* **Extracted records**
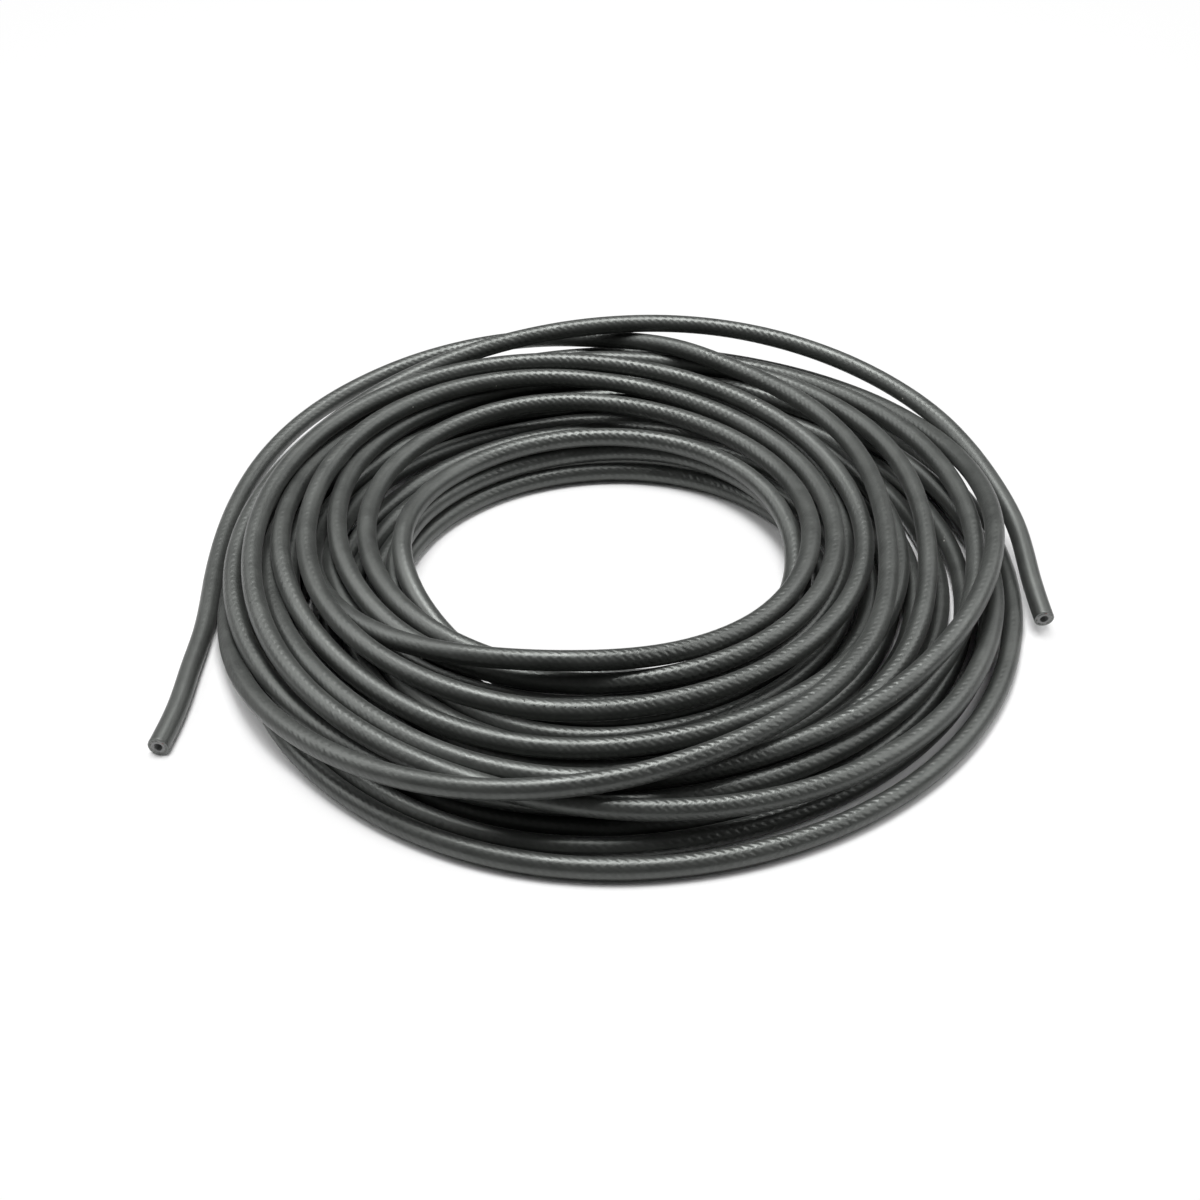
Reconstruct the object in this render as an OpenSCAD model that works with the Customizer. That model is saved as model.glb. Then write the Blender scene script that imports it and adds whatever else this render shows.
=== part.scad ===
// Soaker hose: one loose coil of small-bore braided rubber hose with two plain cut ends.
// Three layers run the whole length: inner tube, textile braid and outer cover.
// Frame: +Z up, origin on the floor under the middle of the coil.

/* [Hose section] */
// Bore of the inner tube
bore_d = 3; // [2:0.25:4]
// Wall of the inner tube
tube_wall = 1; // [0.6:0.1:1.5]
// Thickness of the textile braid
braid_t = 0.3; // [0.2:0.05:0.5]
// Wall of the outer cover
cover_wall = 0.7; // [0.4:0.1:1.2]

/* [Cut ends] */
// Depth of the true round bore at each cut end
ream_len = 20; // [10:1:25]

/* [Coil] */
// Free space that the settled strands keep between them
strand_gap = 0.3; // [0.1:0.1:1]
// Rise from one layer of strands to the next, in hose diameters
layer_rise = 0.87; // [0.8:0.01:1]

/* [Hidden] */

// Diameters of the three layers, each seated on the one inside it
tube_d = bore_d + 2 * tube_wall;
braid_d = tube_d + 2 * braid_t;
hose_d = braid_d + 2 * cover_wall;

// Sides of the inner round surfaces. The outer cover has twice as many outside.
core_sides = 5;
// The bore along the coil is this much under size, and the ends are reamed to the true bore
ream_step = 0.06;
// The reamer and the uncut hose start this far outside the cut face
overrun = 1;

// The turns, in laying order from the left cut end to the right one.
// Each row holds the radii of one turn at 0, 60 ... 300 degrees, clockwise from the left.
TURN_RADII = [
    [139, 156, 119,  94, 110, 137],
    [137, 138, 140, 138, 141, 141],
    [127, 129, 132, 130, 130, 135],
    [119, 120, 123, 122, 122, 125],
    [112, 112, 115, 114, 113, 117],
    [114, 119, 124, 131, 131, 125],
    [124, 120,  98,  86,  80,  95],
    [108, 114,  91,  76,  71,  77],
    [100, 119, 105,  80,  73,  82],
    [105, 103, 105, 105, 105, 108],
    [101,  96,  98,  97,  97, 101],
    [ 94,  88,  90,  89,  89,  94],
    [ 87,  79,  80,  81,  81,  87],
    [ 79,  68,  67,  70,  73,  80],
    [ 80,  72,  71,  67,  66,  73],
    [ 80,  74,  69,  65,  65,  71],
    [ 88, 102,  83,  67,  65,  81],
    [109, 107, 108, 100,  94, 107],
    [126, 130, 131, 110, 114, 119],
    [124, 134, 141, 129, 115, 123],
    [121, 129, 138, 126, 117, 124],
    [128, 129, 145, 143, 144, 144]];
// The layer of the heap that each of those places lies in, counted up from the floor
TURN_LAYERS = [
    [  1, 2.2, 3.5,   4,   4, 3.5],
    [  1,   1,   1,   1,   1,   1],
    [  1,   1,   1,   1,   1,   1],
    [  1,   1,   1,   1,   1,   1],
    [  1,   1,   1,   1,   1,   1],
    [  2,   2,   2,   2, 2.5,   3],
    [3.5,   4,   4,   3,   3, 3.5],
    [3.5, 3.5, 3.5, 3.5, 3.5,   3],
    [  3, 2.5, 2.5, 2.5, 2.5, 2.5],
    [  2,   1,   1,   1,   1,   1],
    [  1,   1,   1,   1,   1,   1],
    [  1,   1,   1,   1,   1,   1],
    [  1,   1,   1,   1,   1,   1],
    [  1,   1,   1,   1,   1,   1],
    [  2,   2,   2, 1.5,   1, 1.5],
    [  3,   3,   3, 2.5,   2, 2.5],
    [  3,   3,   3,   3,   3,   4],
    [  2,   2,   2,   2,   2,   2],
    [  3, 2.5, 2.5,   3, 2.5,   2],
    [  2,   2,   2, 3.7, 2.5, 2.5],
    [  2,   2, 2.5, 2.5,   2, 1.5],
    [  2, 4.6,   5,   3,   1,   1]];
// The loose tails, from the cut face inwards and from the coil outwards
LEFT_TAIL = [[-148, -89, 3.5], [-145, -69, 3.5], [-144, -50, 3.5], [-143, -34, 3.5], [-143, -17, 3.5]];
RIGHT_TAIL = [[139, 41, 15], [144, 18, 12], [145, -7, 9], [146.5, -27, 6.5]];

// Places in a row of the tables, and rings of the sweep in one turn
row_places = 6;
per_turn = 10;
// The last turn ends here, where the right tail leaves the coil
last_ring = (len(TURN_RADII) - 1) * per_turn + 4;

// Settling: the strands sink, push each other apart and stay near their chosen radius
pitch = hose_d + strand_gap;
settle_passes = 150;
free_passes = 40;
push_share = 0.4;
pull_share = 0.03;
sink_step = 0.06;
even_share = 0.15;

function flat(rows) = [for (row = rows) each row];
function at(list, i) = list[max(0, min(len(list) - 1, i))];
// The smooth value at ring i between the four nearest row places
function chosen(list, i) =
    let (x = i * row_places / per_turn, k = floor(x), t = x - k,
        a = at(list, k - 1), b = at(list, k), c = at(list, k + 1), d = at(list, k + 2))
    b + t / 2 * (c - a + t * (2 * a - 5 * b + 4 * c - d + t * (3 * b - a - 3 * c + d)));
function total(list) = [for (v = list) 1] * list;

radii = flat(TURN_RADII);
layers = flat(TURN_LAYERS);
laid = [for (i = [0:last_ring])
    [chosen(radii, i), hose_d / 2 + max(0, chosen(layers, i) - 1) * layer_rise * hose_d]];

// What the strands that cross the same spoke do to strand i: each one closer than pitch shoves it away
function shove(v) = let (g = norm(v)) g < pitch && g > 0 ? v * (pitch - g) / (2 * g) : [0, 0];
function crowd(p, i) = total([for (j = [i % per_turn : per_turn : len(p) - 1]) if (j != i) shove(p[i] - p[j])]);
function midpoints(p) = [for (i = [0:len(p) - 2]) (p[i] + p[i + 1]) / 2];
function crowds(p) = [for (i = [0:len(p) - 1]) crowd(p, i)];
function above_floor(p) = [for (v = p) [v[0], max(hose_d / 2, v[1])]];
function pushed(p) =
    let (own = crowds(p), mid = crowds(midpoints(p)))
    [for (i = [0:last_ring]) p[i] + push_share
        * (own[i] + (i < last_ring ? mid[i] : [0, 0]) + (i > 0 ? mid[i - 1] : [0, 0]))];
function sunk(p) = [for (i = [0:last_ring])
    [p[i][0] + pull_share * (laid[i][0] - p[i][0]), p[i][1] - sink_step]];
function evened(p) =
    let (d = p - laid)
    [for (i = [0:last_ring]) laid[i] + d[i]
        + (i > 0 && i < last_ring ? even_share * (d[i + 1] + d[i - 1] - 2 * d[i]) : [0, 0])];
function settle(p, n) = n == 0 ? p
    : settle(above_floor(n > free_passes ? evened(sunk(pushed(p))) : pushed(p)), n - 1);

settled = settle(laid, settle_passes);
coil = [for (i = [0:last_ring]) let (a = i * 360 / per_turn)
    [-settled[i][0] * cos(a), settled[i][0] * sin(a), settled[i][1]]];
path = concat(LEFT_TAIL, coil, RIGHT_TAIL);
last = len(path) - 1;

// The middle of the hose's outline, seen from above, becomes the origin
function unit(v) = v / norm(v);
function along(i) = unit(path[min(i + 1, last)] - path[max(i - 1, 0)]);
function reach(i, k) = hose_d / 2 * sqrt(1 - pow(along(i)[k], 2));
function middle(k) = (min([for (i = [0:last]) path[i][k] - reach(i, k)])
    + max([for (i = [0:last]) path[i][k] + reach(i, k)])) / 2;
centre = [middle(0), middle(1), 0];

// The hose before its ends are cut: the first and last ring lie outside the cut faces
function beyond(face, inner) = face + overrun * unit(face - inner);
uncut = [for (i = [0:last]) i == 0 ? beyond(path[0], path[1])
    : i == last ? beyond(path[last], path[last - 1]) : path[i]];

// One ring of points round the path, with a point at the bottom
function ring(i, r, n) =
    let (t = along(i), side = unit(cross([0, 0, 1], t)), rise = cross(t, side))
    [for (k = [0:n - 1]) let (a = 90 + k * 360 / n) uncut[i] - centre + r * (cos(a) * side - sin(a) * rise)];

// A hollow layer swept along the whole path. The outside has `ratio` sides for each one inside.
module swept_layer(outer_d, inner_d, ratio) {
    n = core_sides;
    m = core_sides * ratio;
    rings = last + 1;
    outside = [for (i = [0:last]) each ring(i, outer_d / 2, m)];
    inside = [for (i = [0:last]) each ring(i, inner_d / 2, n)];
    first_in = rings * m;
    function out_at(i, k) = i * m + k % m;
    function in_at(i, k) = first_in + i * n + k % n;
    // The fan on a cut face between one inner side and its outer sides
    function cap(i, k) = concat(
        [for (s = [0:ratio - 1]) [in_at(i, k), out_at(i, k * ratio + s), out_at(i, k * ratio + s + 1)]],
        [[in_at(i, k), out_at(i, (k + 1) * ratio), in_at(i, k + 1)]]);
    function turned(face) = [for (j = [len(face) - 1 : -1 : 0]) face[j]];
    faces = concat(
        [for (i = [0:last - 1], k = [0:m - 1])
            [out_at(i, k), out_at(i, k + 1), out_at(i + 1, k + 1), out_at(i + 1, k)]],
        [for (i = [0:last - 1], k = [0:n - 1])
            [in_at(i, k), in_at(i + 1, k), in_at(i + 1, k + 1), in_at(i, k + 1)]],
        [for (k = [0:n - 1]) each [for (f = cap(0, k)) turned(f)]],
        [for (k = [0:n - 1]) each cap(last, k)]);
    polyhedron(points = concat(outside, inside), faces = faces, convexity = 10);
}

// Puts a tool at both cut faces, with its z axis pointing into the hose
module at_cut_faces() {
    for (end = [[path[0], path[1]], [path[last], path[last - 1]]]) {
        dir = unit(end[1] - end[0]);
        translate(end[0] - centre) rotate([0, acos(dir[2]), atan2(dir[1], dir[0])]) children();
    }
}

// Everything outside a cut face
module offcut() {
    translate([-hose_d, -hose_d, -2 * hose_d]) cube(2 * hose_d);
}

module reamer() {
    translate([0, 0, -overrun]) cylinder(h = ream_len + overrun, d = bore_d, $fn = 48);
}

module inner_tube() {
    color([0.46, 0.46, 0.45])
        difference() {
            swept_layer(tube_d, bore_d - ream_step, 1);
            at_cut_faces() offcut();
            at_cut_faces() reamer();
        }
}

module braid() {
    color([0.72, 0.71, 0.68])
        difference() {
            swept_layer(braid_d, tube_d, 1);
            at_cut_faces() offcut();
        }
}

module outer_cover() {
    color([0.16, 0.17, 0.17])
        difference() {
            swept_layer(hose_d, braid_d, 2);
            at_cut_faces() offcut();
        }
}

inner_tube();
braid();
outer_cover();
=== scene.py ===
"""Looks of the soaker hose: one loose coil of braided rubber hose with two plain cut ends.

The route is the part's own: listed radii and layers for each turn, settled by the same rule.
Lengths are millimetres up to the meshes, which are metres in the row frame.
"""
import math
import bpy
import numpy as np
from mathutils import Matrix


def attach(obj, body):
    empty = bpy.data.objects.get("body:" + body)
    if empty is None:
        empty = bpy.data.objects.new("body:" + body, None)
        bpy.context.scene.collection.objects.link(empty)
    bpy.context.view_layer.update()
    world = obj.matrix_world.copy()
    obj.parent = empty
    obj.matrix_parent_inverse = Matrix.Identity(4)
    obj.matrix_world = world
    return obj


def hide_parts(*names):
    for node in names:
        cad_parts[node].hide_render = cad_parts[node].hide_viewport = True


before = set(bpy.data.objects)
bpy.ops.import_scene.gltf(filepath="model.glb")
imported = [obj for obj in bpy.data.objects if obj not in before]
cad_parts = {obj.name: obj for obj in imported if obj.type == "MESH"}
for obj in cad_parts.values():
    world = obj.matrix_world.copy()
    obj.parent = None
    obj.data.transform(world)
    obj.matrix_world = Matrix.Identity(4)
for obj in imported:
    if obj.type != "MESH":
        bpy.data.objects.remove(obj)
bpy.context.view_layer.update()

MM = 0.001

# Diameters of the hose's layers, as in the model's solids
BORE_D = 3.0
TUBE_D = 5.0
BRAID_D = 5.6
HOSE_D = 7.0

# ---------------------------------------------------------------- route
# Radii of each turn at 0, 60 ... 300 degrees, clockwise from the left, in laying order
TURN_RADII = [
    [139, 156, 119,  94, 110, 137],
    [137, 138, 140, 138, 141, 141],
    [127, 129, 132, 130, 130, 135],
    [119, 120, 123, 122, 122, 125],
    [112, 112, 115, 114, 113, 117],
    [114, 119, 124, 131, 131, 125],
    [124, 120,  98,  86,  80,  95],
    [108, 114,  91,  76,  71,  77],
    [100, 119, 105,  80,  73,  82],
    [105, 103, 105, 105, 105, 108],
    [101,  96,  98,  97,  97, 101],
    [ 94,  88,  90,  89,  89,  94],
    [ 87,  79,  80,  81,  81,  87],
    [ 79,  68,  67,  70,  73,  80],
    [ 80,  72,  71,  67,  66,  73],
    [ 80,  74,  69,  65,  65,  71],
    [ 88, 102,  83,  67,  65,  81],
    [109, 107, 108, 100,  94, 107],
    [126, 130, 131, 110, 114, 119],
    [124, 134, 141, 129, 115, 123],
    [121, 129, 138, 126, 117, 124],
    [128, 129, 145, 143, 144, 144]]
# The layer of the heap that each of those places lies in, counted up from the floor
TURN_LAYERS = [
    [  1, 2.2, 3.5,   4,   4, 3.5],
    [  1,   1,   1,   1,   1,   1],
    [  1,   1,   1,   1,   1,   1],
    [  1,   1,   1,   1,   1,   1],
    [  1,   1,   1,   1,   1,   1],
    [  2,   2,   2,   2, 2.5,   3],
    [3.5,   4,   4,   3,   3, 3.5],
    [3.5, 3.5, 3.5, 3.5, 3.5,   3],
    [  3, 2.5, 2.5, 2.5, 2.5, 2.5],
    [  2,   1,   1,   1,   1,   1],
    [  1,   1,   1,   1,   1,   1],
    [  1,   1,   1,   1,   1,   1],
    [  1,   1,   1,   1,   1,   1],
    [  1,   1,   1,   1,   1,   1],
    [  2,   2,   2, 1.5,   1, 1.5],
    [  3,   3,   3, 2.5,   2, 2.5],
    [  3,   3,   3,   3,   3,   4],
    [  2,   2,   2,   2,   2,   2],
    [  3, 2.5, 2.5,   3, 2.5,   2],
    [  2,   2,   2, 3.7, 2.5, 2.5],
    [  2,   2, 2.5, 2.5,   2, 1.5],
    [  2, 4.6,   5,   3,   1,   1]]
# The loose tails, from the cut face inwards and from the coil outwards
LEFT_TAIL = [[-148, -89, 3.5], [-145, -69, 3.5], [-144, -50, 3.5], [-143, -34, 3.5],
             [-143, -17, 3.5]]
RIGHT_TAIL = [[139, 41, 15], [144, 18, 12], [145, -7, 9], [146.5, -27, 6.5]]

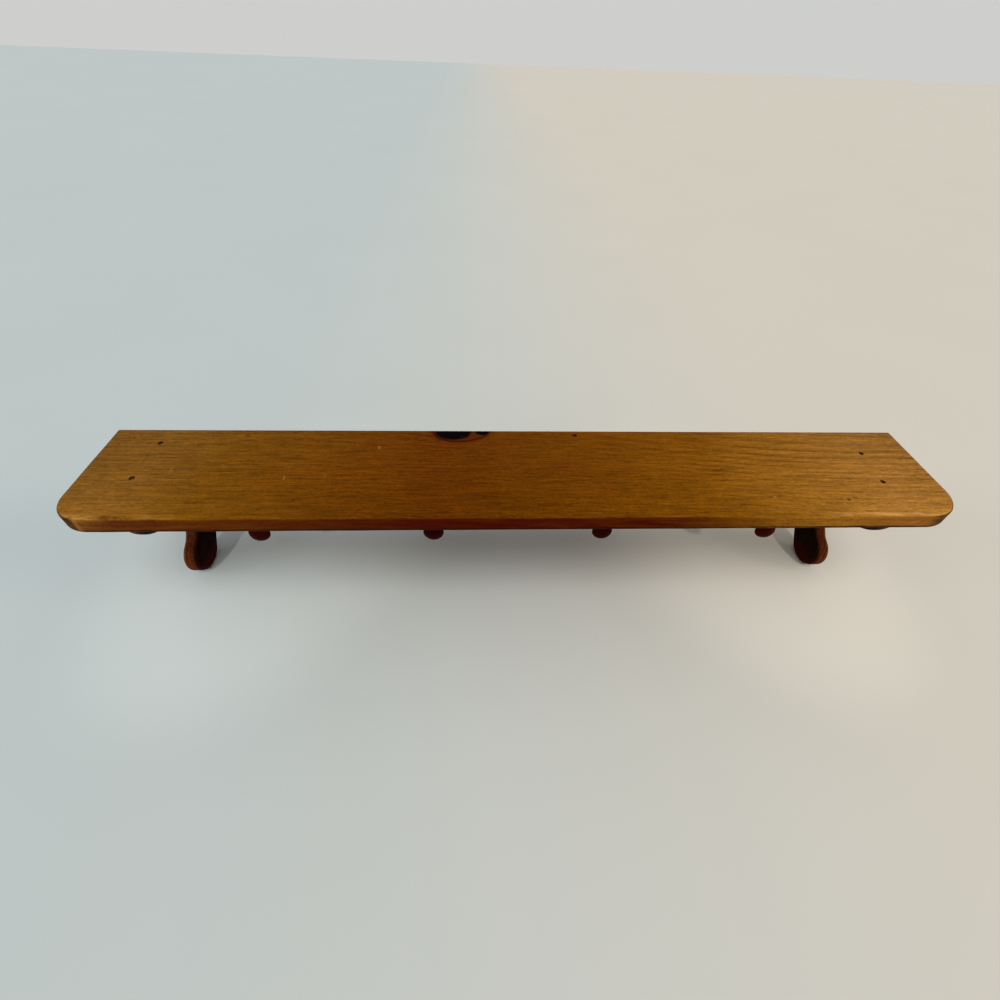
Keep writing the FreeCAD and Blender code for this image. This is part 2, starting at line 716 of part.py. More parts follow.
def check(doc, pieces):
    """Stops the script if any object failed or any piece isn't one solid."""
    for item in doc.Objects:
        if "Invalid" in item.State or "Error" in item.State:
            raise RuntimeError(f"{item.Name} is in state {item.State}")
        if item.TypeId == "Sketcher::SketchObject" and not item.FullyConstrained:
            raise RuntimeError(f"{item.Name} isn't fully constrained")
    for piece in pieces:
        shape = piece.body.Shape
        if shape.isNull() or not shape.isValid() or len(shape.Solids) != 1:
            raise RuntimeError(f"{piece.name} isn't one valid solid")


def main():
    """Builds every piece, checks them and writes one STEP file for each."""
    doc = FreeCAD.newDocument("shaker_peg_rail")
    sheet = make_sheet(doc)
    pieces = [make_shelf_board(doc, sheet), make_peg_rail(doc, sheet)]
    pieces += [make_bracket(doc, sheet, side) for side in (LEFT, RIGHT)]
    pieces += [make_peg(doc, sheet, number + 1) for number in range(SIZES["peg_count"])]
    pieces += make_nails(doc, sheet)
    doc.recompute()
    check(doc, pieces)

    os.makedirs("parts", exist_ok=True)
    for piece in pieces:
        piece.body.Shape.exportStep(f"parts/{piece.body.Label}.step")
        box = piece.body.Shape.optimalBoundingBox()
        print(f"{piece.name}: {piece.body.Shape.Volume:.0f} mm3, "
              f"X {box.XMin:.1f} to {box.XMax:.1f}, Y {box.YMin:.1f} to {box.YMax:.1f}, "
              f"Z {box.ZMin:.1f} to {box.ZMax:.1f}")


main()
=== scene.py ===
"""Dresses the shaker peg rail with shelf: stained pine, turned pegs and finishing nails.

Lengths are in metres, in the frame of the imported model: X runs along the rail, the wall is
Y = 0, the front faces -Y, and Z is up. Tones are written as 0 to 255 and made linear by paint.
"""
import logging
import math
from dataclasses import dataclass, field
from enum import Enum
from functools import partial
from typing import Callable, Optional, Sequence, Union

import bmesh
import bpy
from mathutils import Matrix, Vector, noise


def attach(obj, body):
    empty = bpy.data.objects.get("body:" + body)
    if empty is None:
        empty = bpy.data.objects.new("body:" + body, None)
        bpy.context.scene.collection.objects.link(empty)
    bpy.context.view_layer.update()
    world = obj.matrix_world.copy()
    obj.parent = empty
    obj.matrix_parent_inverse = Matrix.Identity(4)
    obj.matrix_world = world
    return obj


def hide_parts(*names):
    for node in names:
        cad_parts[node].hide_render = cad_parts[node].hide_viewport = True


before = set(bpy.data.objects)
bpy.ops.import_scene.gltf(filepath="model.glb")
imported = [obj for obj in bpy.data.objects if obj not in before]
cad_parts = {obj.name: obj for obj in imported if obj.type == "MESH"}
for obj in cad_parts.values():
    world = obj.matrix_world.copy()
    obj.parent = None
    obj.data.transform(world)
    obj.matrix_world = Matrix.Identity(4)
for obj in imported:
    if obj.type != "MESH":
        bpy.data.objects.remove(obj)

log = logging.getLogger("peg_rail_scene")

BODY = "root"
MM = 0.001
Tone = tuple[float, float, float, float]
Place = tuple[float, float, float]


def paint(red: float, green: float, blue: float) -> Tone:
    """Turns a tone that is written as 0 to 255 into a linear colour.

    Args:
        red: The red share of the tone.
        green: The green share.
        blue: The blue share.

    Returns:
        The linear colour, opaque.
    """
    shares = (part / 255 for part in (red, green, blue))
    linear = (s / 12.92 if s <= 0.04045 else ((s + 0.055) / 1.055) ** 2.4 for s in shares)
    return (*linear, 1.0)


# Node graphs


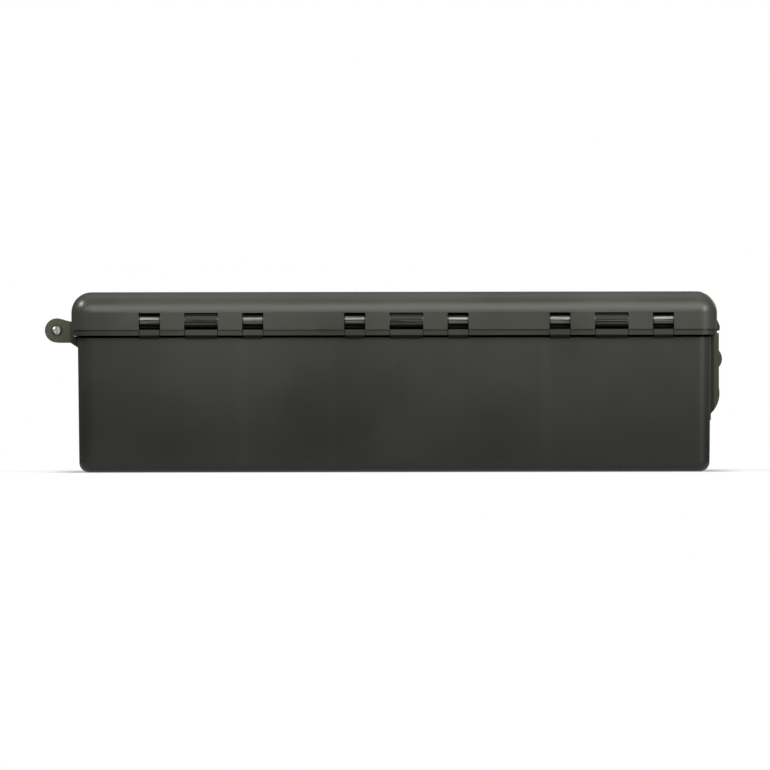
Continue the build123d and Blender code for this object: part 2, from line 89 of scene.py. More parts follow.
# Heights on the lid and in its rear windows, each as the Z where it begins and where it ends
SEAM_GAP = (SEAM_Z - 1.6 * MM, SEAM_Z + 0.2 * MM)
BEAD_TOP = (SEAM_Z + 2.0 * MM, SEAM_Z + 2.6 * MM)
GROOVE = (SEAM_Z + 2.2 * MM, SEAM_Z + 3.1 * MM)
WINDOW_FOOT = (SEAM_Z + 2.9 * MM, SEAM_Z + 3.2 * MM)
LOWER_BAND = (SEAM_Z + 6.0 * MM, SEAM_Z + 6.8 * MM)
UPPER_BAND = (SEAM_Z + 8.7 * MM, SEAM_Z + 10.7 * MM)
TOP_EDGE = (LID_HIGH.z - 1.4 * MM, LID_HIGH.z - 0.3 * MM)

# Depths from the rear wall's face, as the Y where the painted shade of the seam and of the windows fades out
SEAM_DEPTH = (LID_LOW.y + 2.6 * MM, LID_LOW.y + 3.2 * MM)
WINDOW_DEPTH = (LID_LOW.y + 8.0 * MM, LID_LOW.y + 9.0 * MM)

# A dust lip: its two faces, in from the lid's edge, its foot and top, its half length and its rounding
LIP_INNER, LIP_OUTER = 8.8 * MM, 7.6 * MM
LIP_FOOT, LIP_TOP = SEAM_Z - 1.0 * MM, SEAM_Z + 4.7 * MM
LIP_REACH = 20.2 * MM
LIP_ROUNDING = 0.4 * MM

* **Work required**
Omit the pictures, then repeat exactly each line from the beginning of the listing through the line with "overrun = 1;".

* **Task solution**
Reconstruct the object in this render as an OpenSCAD model that works with the Customizer. That model is saved as model.glb. Then write the Blender scene script that imports it and adds whatever else this render shows.
=== part.scad ===
// Soaker hose: one loose coil of small-bore braided rubber hose with two plain cut ends.
// Three layers run the whole length: inner tube, textile braid and outer cover.
// Frame: +Z up, origin on the floor under the middle of the coil.

/* [Hose section] */
// Bore of the inner tube
bore_d = 3; // [2:0.25:4]
// Wall of the inner tube
tube_wall = 1; // [0.6:0.1:1.5]
// Thickness of the textile braid
braid_t = 0.3; // [0.2:0.05:0.5]
// Wall of the outer cover
cover_wall = 0.7; // [0.4:0.1:1.2]

/* [Cut ends] */
// Depth of the true round bore at each cut end
ream_len = 20; // [10:1:25]

/* [Coil] */
// Free space that the settled strands keep between them
strand_gap = 0.3; // [0.1:0.1:1]
// Rise from one layer of strands to the next, in hose diameters
layer_rise = 0.87; // [0.8:0.01:1]

/* [Hidden] */

// Diameters of the three layers, each seated on the one inside it
tube_d = bore_d + 2 * tube_wall;
braid_d = tube_d + 2 * braid_t;
hose_d = braid_d + 2 * cover_wall;

// Sides of the inner round surfaces. The outer cover has twice as many outside.
core_sides = 5;
// The bore along the coil is this much under size, and the ends are reamed to the true bore
ream_step = 0.06;
// The reamer and the uncut hose start this far outside the cut face
overrun = 1;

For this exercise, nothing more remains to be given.